One vital aspect of a global response to climate change will, I hope, entail international agreement coupled with decisive action to reduce emissions from tropical deforestation and degradation, or R.E.D.D. +. Three and a half years' on from the formation of the R.E.D.D.+ Partnership in Oslo, I am delighted to see the progress made by developing countries in decoupling deforestation from agricultural production, and the significant commitments made by many companies to reduce deforestation in their supply chains.
I am convinced that a global climate agreement in 2015, with provisions for significant international payments for emission reductions from forests and land use change at its heart, would enable all the good work done to date to be consolidated and strengthened. I know so many of you in this room today have done a huge amount already, and are doing an enormous amount as it is. So new and exciting partnerships to reduce tropical deforestation are continuing to be formed for instance I understand that later today the U.K. Government, with the U.S., Germany, the World Bank and others will make new announcements. But much more needs to be done, as you know better than I, to ensure that R.E.D.D.+ can make the critical contribution that it must.
As I have mentioned, the role of leadership and practical action from the private sector could not be more vital, and so I very much welcome today's opportunity to hear from CDP, Unilever, Marks and Spencer and others about the efforts undertaken by many companies to understand and reduce their forest footprint as part of their broader effort to 'measure what matters' and to ensure integrated reporting is at the heart of their operations. In this context, I have been heartened to hear of the work that Unilever and some of the world's largest palm oil companies are undertaking to move the industry further in the direction of trade and production free from deforestation and exploitation. In all these efforts, I can only congratulate the companies involved for what they have done to date, and hope they don't mind if I just exhort them and all others not yet as committed to do more to think about their impact in an integrated manner, and to sign up to further commitments. In the same vein, I would hope Governments will go further in their efforts to develop integrated reporting models to pursue the 'beyond G.D.P.' agenda at the national level.

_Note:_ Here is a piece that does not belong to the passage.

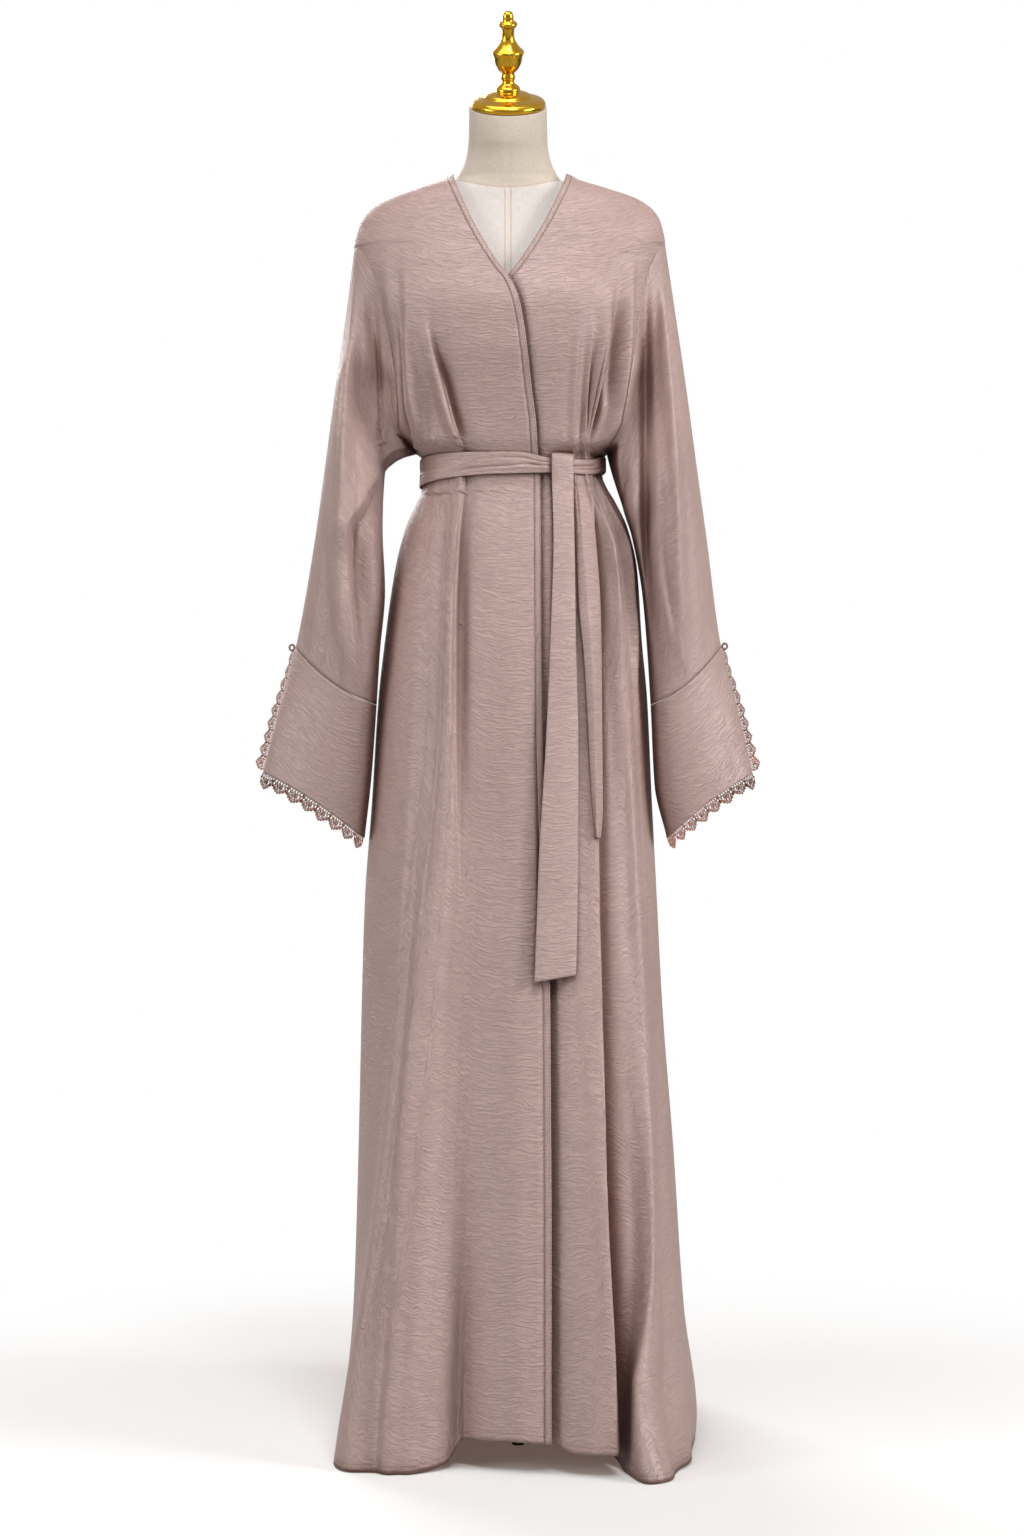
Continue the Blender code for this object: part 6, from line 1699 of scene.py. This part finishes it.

For in parallel to the climate negotiations, Ladies and Gentlemen, the international community has another enormous challenge before it between now and 2015: to negotiate a new set of highly ambitious post-2015 sustainable development goals, capable both of 'finishing the unfinished business' of the Millennium Development Goals, whilst at the same time, equally critically, enabling humanity to live within planetary boundaries and in harmony with the natural environment upon which we so wholly depend.
Within the Sustainable Development Goals, a vital role for the private sector is envisaged: one in which a wide range of private sector actors from multinational corporations to small and medium enterprises; pension funds; banks; institutional investors; insurance companies; sovereign wealth funds can each play a role, through taking a long-term, responsible view in delivering and investing in low carbon development. Things like genuinely sustainable cities - not just the "business as usual" model and a coat of "green wash" - and resilient landscapes for people, forests and agriculture: in other words, the private sector's role in creating 'the world we wish to see'. But we can only do that, I would suggest, in proper consultation with local communities so that things are done with people, rather than to them. So I do hope the ideas shared in today's meeting will be helpful to companies and policymakers involved in these discussions, and I will much look forward to hearing what the Dutch Government's Ambassador for Private Sector and International Cooperation, Jeroen Roodenburg, will have to say on these matters before we close.
Ladies and Gentlemen, I can only conclude by saying once again how enormously grateful I am that you are here, there is no doubt that your collective, integrated influence and weight are crucial ingredients in delivering the kind of determined action that can transform seemingly endless discussions, debate and negotiation into the safe level resilient and more harmonious world we so urgently need for our children and grandchildren.